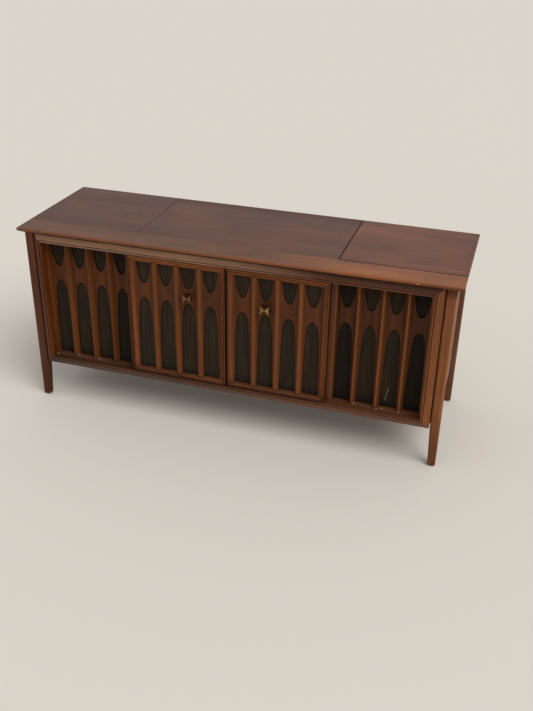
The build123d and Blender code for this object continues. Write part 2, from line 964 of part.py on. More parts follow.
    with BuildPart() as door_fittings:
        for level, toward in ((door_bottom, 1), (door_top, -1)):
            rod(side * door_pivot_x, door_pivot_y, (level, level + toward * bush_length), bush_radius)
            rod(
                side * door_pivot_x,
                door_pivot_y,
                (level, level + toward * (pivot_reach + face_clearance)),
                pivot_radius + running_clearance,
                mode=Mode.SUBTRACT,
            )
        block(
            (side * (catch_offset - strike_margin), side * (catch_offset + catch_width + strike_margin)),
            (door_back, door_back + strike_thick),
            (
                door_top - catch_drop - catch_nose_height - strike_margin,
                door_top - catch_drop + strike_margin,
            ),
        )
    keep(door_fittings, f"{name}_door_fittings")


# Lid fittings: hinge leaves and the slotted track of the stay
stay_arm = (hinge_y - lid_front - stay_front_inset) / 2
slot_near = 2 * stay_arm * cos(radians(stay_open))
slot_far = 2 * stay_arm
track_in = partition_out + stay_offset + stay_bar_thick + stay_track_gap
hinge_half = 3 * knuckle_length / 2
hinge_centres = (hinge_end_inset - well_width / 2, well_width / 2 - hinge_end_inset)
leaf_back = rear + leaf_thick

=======

Your instructions:
Go through the listing and print each line exactly as it appears.

Exercise result:
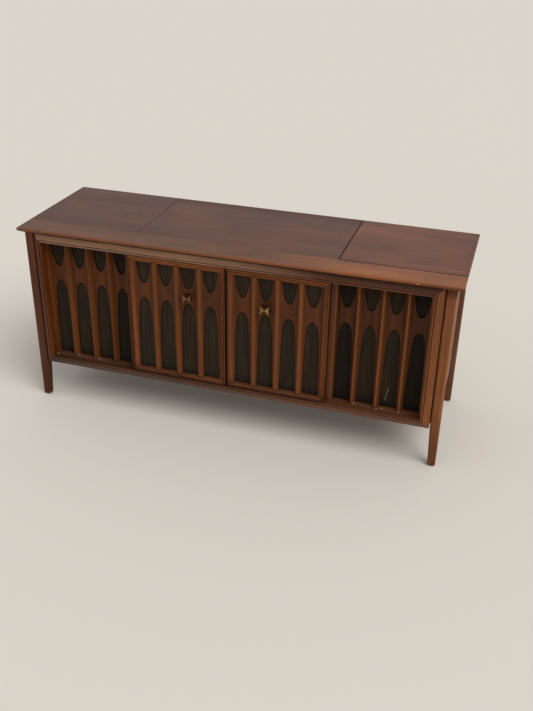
The build123d and Blender code for this object continues. Write part 2, from line 964 of part.py on. More parts follow.
    with BuildPart() as door_fittings:
        for level, toward in ((door_bottom, 1), (door_top, -1)):
            rod(side * door_pivot_x, door_pivot_y, (level, level + toward * bush_length), bush_radius)
            rod(
                side * door_pivot_x,
                door_pivot_y,
                (level, level + toward * (pivot_reach + face_clearance)),
                pivot_radius + running_clearance,
                mode=Mode.SUBTRACT,
            )
        block(
            (side * (catch_offset - strike_margin), side * (catch_offset + catch_width + strike_margin)),
            (door_back, door_back + strike_thick),
            (
                door_top - catch_drop - catch_nose_height - strike_margin,
                door_top - catch_drop + strike_margin,
            ),
        )
    keep(door_fittings, f"{name}_door_fittings")


# Lid fittings: hinge leaves and the slotted track of the stay
stay_arm = (hinge_y - lid_front - stay_front_inset) / 2
slot_near = 2 * stay_arm * cos(radians(stay_open))
slot_far = 2 * stay_arm
track_in = partition_out + stay_offset + stay_bar_thick + stay_track_gap
hinge_half = 3 * knuckle_length / 2
hinge_centres = (hinge_end_inset - well_width / 2, well_width / 2 - hinge_end_inset)
leaf_back = rear + leaf_thick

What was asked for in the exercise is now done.